• **The exercise**
What follows is a listing. Return every line of it exactly.

---

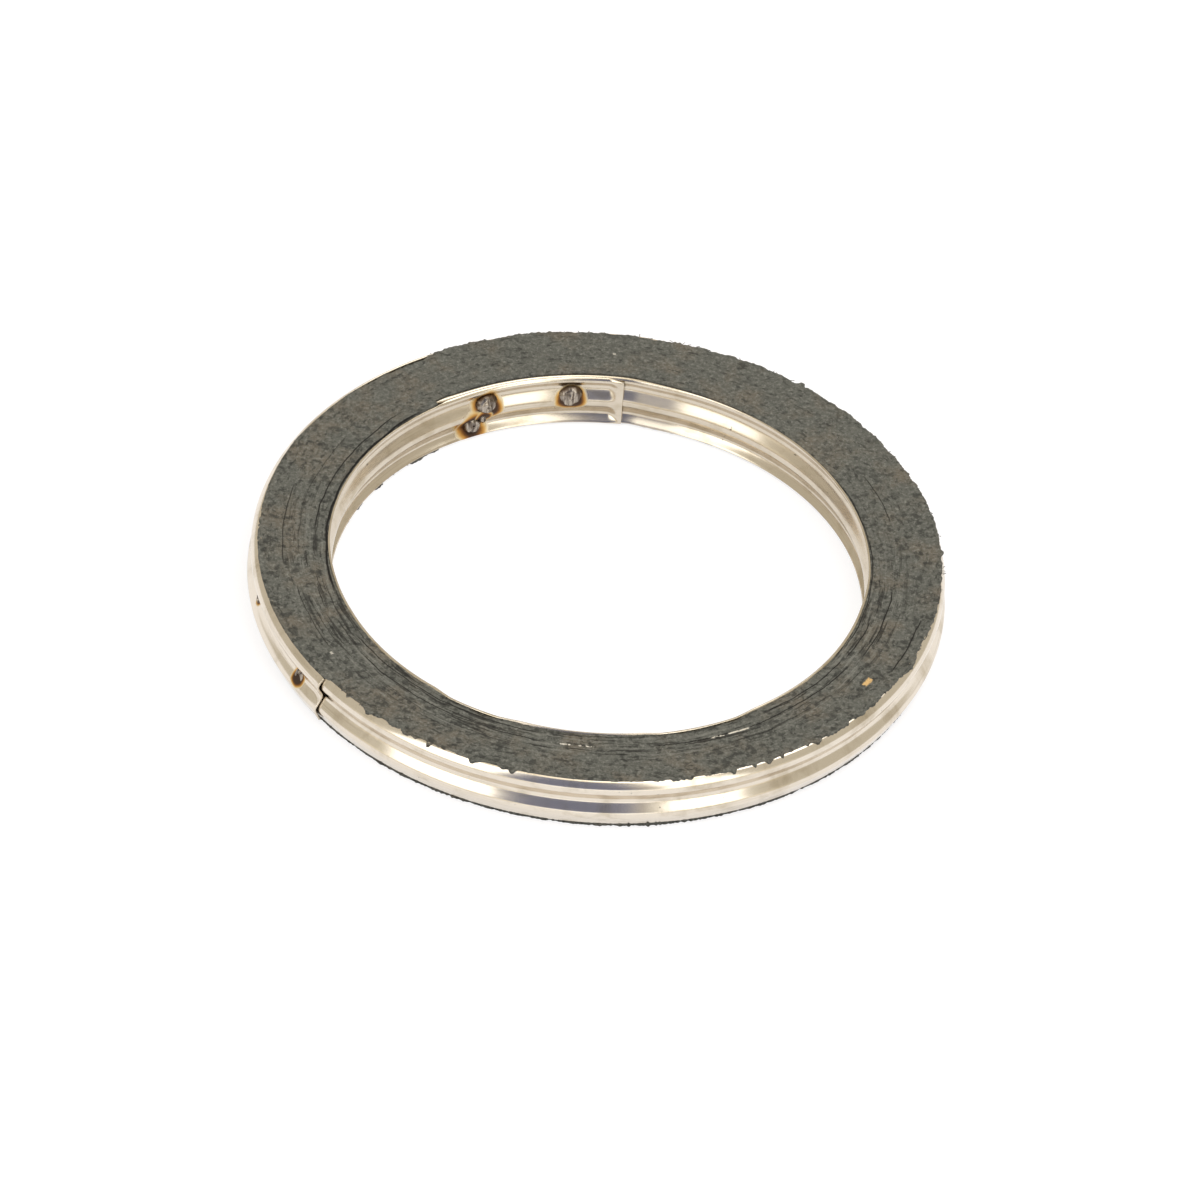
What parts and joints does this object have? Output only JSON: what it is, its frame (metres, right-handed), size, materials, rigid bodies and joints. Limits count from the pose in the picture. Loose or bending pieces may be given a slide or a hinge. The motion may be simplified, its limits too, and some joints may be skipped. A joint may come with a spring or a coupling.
{
  "type": "spiral wound gasket",
  "caption": "Flat ring gasket of thin W-shaped steel strip and soft graphite filler wound together, with bare spot-welded ends at the bore and outside.",
  "frame": {"origin": "centre of the ring on the face that it rests on", "axes": "+Z along the ring's axis, upwards"},
  "size_m": [0.0629, 0.0629, 0.0052],
  "materials": {
    "stainless_strip": "rolled, satin",
    "graphite_filler": "matt, fibrous"
  },
  "bodies": {
    "root": {"hoop_strip": "stainless_strip", "filler_strip": "graphite_filler"}
  },
  "joints": []
}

---

• **Exercise solution**
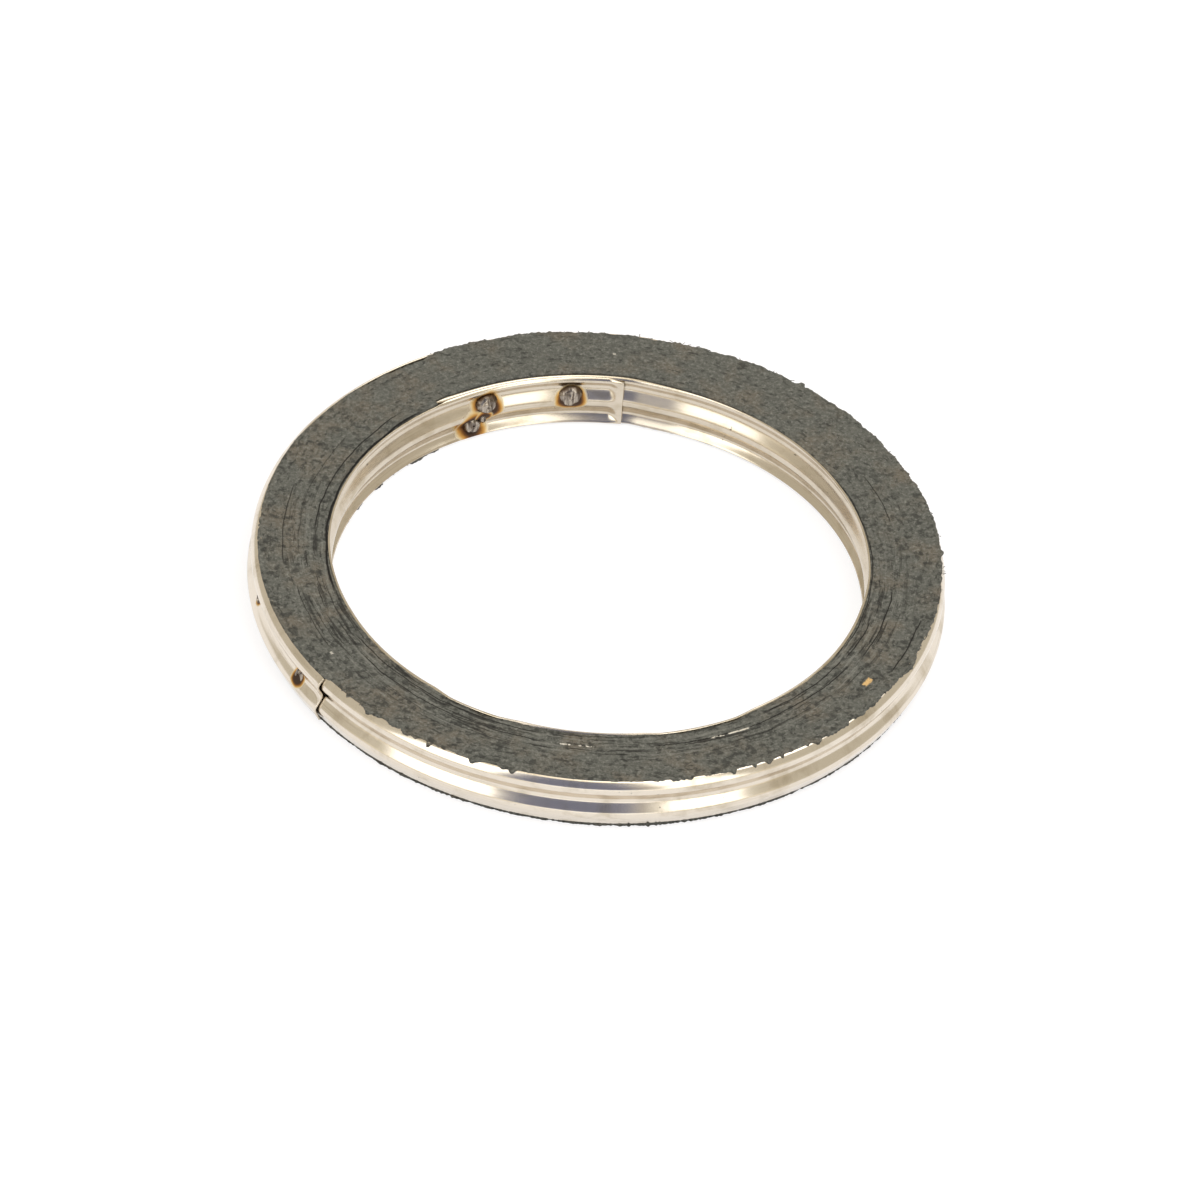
What parts and joints does this object have? Output only JSON: what it is, its frame (metres, right-handed), size, materials, rigid bodies and joints. Limits count from the pose in the picture. Loose or bending pieces may be given a slide or a hinge. The motion may be simplified, its limits too, and some joints may be skipped. A joint may come with a spring or a coupling.
{
  "type": "spiral wound gasket",
  "caption": "Flat ring gasket of thin W-shaped steel strip and soft graphite filler wound together, with bare spot-welded ends at the bore and outside.",
  "frame": {"origin": "centre of the ring on the face that it rests on", "axes": "+Z along the ring's axis, upwards"},
  "size_m": [0.0629, 0.0629, 0.0052],
  "materials": {
    "stainless_strip": "rolled, satin",
    "graphite_filler": "matt, fibrous"
  },
  "bodies": {
    "root": {"hoop_strip": "stainless_strip", "filler_strip": "graphite_filler"}
  },
  "joints": []
}